CPWG places coplanar ground copper adjacent to trace plus ground plane below. Use for: (1) thick substrates where H > 0.3mm makes microstrip trace too wide; (2) RF transitions at connectors/chip pads needing well-defined ground; (3) designs requiring lateral shielding. The coplanar gap provides additional impedance tuning parameter. CPWG achieves +/-3% tighter tolerance than microstrip per Rogers design guides.
FR4 Er drops from 4.5-4.7 at 1 MHz to 4.2-4.4 at 1 GHz to 4.0-4.2 at 5 GHz per Djordjevic-Sarkar dispersion model.
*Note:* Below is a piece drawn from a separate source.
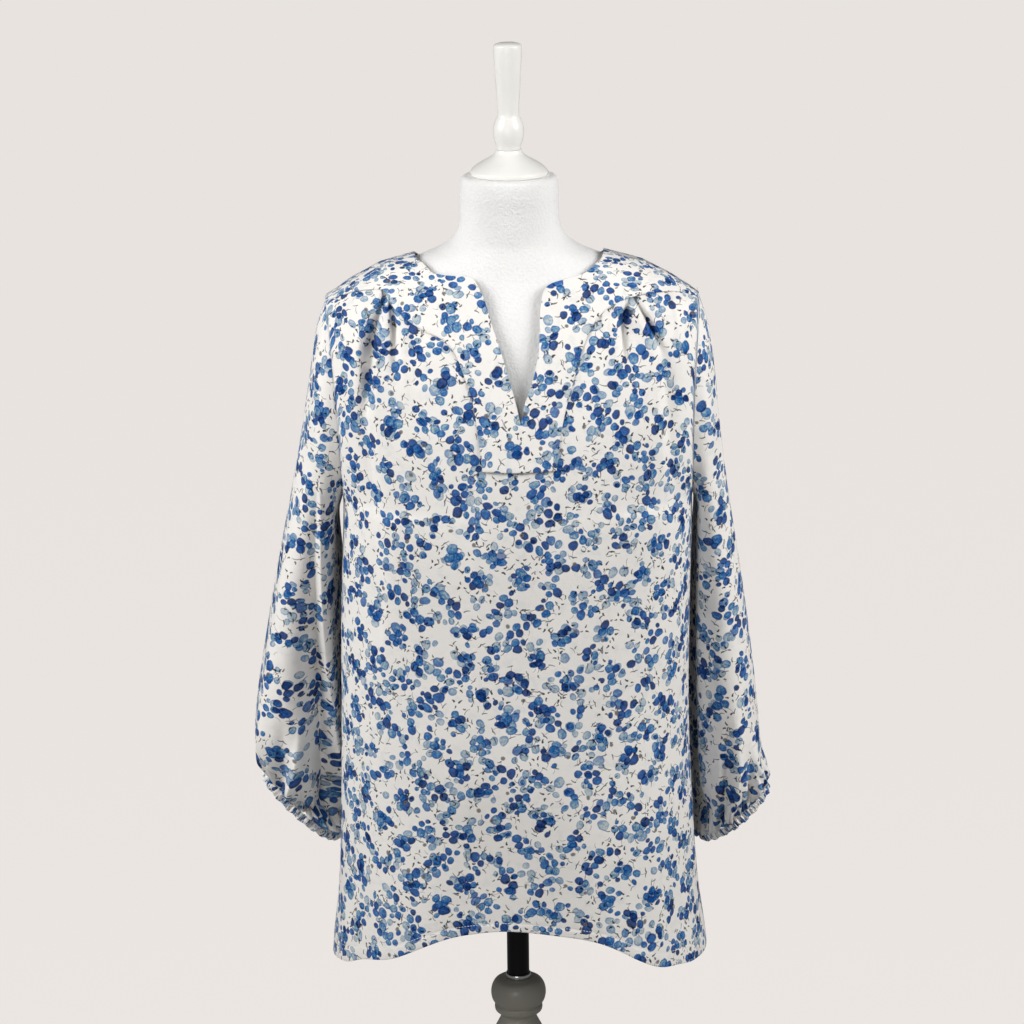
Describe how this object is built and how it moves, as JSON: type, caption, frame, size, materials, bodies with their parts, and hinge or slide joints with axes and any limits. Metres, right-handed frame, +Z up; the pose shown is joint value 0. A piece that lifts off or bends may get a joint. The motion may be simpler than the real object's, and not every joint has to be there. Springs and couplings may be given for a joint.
{
  "type": "long-sleeve blouse on a limbless dress form with stand",
  "caption": "Loose long-sleeve blouse with a notched neck yoke and gathered cuffs, hung on a limbless dress form with a turned stand.",
  "frame": {"origin": "on the floor at the centre of the stand's base, under the pole", "axes": "+Z up along the pole; the front of the blouse faces -Y; +X is to the right of someone looking at the front"},
  "size_m": [0.5441, 0.35, 1.533],
  "materials": {
    "printed_cloth": "off-white slub crepe with a small blue berry and leaf print",
    "jersey_cover": "white pebbly jersey cover",
    "white_lacquer": "cream-white satin lacquer on turned wood",
    "black_pole": "black satin metal",
    "steel_ring": "bright steel",
    "stand_paint": "grey-beige satin paint on turned wood"
  },
  "bodies": {
    "root": {"front": "printed_cloth", "front_yoke": "printed_cloth", "back": "printed_cloth", "back_yoke": "printed_cloth", "sleeve_left": "printed_cloth", "sleeve_right": "printed_cloth", "cuff_left": "printed_cloth", "cuff_right": "printed_cloth", "form_torso": "jersey_cover", "neck_cap": "white_lacquer", "finial": "white_lacquer", "pole": "black_pole", "pole_ring": "steel_ring", "stand_post": "stand_paint", "stand_base": "stand_paint"}
  },
  "joints": []
}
This 9% variation shifts calculated impedance by 4-5%. The tool applies frequency correction when you enter operating frequency. For designs above 2 GHz, use measured datasheet values or specify Rogers/Isola materials with tightly controlled Er (+/-1.5%).
Symmetric stripline has trace centered between two reference planes with equal dielectric height above and below. Asymmetric stripline (common on inner layers) has unequal heights — L2 on 4-layer board typically has 0.1mm prepreg above and 1.2mm core below (12:1 ratio). Symmetric formula overestimates Z0 by 10-25% for asymmetric geometries. Always select correct model for accurate calculations.
t_pd = sqrt(Er_eff)/c0, where c0 = 299.8 mm/ns. For 50-ohm FR4 microstrip (Er_eff approximately 3.4), t_pd = 6.1 ps/mm. For stripline (Er_eff = 4.5), t_pd = 7.1 ps/mm. DDR4 at 3200 MT/s requires <10 ps skew within byte lanes — allowing only 1.6mm length mismatch on microstrip. The tool displays propagation delay for current geometry to compare against interface specifications.
Hammerstad-Jensen microstrip formula is accurate to +/-1-2% for typical geometries (0.1 < W/H < 10, T/H < 0.2) per IEEE MTT-S validation. Stripline formulas achieve +/-1.5%. Accuracy degrades at extreme W/H ratios, via transitions, and near copper pours. For +/-3% or tighter tolerance requirements, complement calculations with 2.5D (Polar SI9000, HyperLynx) or 3D EM simulation (CST, HFSS).
Yes, but via is a discontinuity. Through-hole via has capacitive stub (unused barrel below signal layer) and 1-2 nH inductance that locally shift impedance. Below 1 GHz this is usually acceptable. Above 1 GHz: use via-in-pad, back-drill stubs per IPC-6012E, or HDI micro-vias. Ensure reference plane continuity on destination layer and add via stitching within 2mm for low-inductance return path per Johnson/Graham.
Conductor loss (skin effect) plus dielectric loss: for 50-ohm 1oz microstrip on FR4 — at 1 GHz: 0.10-0.15 dB/cm; at 2.4 GHz: 0.20-0.30 dB/cm; at 5 GHz: 0.40-0.60 dB/cm. A 10cm WiFi trace at 5 GHz loses 4-6 dB — significant before LNA. Rogers RO4350B reduces this to 0.08-0.12 dB/cm at 5 GHz. Enter frequency in the tool to compute attenuation for your specific geometry.